The first chapter, “At the Doorstep of the Movies,” begins with the tragic death of popular society photographer, William Herman Rulofson. Originally from New Brunswick, Rulofson falls from the roof of his San Francisco studio in what is ultimately unresolved as either a suicide or an accident. Rulofson fits into Discovering the Movies’ narrative by virtue of his friendship with Eadweard Muybridge, who Folster aptly describes as the “father of motion pictures”: Muybridge’s sequential pictures of galloping racehorses (most famously, Sallie Gardner at a Gallop [1878]) announce the origins of what eventually came to be cinema.
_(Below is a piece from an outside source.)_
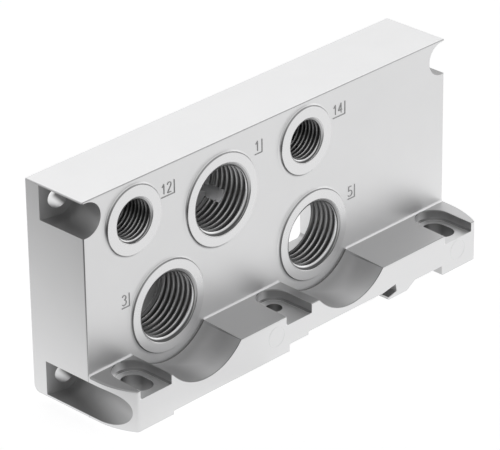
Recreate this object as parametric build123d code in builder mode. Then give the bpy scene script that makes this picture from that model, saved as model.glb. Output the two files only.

Despite the scarcity of existing biographical information on Rulofson and Muybridge’s formative years, the text details some of the shocking events of their later years. For example, Muybridge eventually murders drama critic Harry Larkyns for having a romantic affair with his wife, Flora, and Rulofson serves as a court witness in the ensuing trial. The second chapter, “First Flickers” expands on the advent of late nineteenth-century cinema in New Brunswick, highlighting the province’s 1896 acquisition of the first Cinographoscope (a technological descendant of Muybridge’s “magic lantern zoetrope,” a cylindrical device used for moving picture projection). This chapter also traces the birth and early life of Hollywood star Walter Pidgeon (How Green Was My Valley [1941], Mrs. Miniver [1942]), who is born in Saint John, New Brunswick in 1897 and later attends the University of New Brunswick as a young adult. Again, these anecdotes align with Folster’s book-length demonstration of episodic style. Pidgeon, like many other people in the text, plays a sort of memorable cameo role.  

Chapter three, “Movie-making in the Land of Canaan,” then moves into the twentieth century by introducing another star character in the broader narrative of burgeoning cinema, pioneering documentarian Billy Bitzer, who comes to the province in 1905 to shoot pictures about moose-hunting and salmon-fishing. This development is important in that it sees the evolution of cinematic language within a Canadian context, moving from “single-shot glimpses of daily life” to the advancement of “complete stories.” Bitzer collaborates with Frank Marion, his boss at the Biograph company, to comprehensively capture every stage of the moose-hunting and salmon-fishing processes (the book reveals that some staged moments make their way into the documentary footage). The resulting films, A Moose Hunt in New Brunswick and Salmon Fishing—Nepisiguit River, are shot in 1905 and are the oldest surviving motion pictures in the province’s history. This chapter finds yet another surprising connection point to the larger storyline of cinema in that Bitzer later becomes one of director D. W. Griffith’s (The Birth of a Nation [1915], Intolerance: Love’s Struggle Through the Ages [1916]) closest collaborators, from 1908 until the 1920s. 

Discovering the Movies in New Brunswick goes on to cover a substantial amount of thematic and historical territory. Spanning from further study of “backcountry” filmmaking in the tradition of Bitzer’s pictures, to the provincial origins of nickelodeons (early motion picture theatres), the text teems with obscure details and fascinating “subplots” tenuously connected to cinema’s master narrative. One of the book’s most memorable and noteworthy sequences revolves around prominent producer Louis B. Mayer (of Metro-Goldwyn-Mayer); the industry giant pays a nostalgic visit to Saint John, New Brunswick, the city where he was born, and is honored at a dinner attended by such noteworthy guests as the city mayor and the province’s chief justice. 

It is worth noting that the book emphasizes the industrial machinations of cinema history more intently than it does the form’s artistic and formal developments. That is, Folster concerns himself primarily with the material complexities of production, funding, and distribution, offering usefully comprehensive information for scholars focused on these aspects of film studies. From the construction of filmmaking technology to the material process of shooting footage to the (sometimes disastrous) projection of finished films, Folster is scrupulously exhaustive in his research.

Before moving into its epilogue, the text includes an interesting “coda” comprised of Folster’s interviews about the province’s cinematic history with various New Brunswick residents (from writer David Adams Richards to filmmaker Giles Richards to two of Folster’s movie-loving friends, Barbara Birkland and Madeleine Gallimore). This is a fitting conclusion to an episodic book written in deliberately approachable, colloquial language.

Though the author sadly passed before he was able to complete Discovering the Movies in New Brunswick, the book reads very much like a complete project, offering a thoroughly comprehensive chronology of its subject matter. 


David Folster was a journalist, social historian, and heritage and conservation activist from Fredericton, New Brunswick. He wrote for a wide assortment of magazines and newspapers including the Globe and Mail, Maclean's, Sports Illustrated, Canadian Geographic, and the Christian Science Monitor. He was a frequent contributor to CBC Radio and Television programs. He is also the author of The Great Trees of New Brunswick and The Chocolate Ganongs of St. Stephen, New Brunswick, a narrative history of the business that was shortlisted for the 1990 Canadian Business Book of the Year Award.